Amalfi remained a rich and powerful Republic until 1073 Power was shifting in the Mediterranean to the Republics of Pisa and Genoa. Amalfi suffered two damaging attacks by the Pisans in 1135 and again two years later. Despite these setbacks, Amalfi thrived intellectually and creatively during the 12th and 13th centuries. During this period, Amalfi sailors were among the first to introduce the compass for navigational purposes. The town’s impressive Duomo was constructed during this period, including the serene Cloister of Paradise (1268) and the Romanesque-Moorish style Campanile (1180-1276).
Amalfi’s period of prosperity changed drastically in the 14th century when the town succumbed to the plague in 1306 and 1348. The trading economy was all but ruined during a devastating sea storm in 1343 that destroyed the port, sailing ships and much of the town. Amalfi’s days as a major maritime Republic were over, and the town came under the rule of the nearby Kingdom of Naples.
Lacking military and trading influence, the town slowly returned to a sleepy fishing village. By the 19th century travellers from throughout Europe began to rediscover the history and beauty of the Naples area on the Grand Tour. Writers, poets, musicians and painters arriving on the Amalfi Coast were stunned by its natural beauty. The American poet Henry Longfellow arrived in 1869 and later wrote a poem entitled “Amalfi” (1875) inspired by his time in the small fishing village.
A Brief History of the Amalfi Coast, Avanti Italy
And of course, celebrities and tycoons have been coming here ever since, nowadays alongside plenty of other tourists and instragrammers…including us!
After popping into some tourist shops and grabbing a coffee at an old, elegant café in the main square, we toured the beautiful cathedral, including the garden cloister and crypt. Then we headed back out into the heat and followed the press of tourists up the main street, exploring as we went. We found a small but famous fountain, the Fontana Cap è Ciuccio, that for years the Amalfi townspeople have decorated with tiny figurines, creating a magical little grotto complete with bakers, cobblers, minstrels, shepherds, sheep, donkeys, geese, a sailboat, etc. It reminded me of one of those old, romantic European paintings of everyday people going about their daily lives…or a medieval Where’s Waldo. (We found a very similar miniature nativity scene, possibly inspired by this one in Amalfi but much larger and more extensive, back in Vietri, inexplicably set up on the edge of a parking lot near our apartment where no tourists would find it.

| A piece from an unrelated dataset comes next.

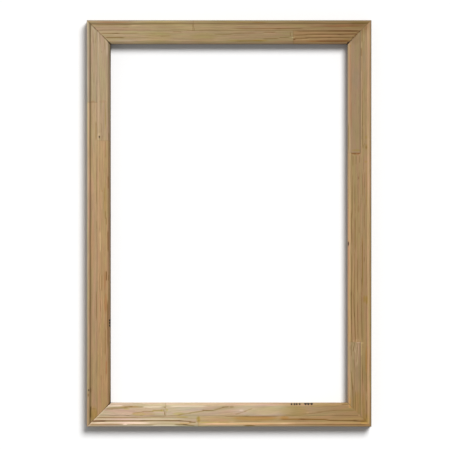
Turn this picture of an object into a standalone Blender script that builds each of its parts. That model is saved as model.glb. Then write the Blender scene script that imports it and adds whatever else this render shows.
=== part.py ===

We even saw people tinkering on it. Some sort of local hobby?)
We just kept going up Amalfi’s main street, until the other tourists petered out and finally disappeared. Most of the shops and restaurants had petered out too. We were well up the little valley now, and instead of a cacophony of voices, the main sound was the rush of water from a small river that had been contained underneath the street. Suddenly we arrived at our destination, the small, adorable Museo della Carta (Paper Museum). But first, some background, again from Avanti Italy:
Thanks to trading connections with the East, by about the 1230s Amalfi became one of the first locations in Europe to produce paper. Sitting at the base of a ravine with a fresh water source running down the Valle dei Mulini (Valley of the Mills), Amalfi was an ideal setting for paper making. Amalfi’s paper was soon sold all over the Mediterranean. Paper making continued as an important local trade throughout the Middle Ages and Renaissance.
A Brief History of the Amalfi Coast, Avanti Italy
The museum is housed in one of the old mills, and on its dark bottom floor, it still has several working water wheels that power the centuries-old paper-making equipment, including a series of hammers that smash the paper pulp—originally made from scraps of fabric—and rollers that flatten it out. We got to see all of these formidable, chunky machines in action, learn about the role of human urine in paper production and how the mill’s watermarks were added, and even dip some screens in a vat of (urine-less) pulp to make our own rather thick and amateur sheets of paper. Outside, I loved seeing the complex system of old mill races that still direct water from the stream under the main street to the water wheels inside. Quite a testament to human ingenuity!
During and after the tour, my sociable wife chatted with an American gentleman and his 10 year-old daughter. Turns out the guy (a large, sweaty, out-of-breath Southerner) was a lawyer, and next thing I knew, Amy had invited him to lunch…and I had the pleasure of spending the next hour hearing about his divorce and his exploits in personal injury law (sigh). He and his daughter were on a whirlwind tour of some of the same places we were visiting, hastily thrown together while he had her for part of the summer. I was reminded again what a bummer it is to try to cram a comprehensive tour of a place like Italy into a 10-14 day vacation—as so many Americans attempt to do. (And as my travel company does with the tours they sell.) It was also a nice reminder of just how lucky we are to be able to slow down and enjoy these places. A rare privilege indeed!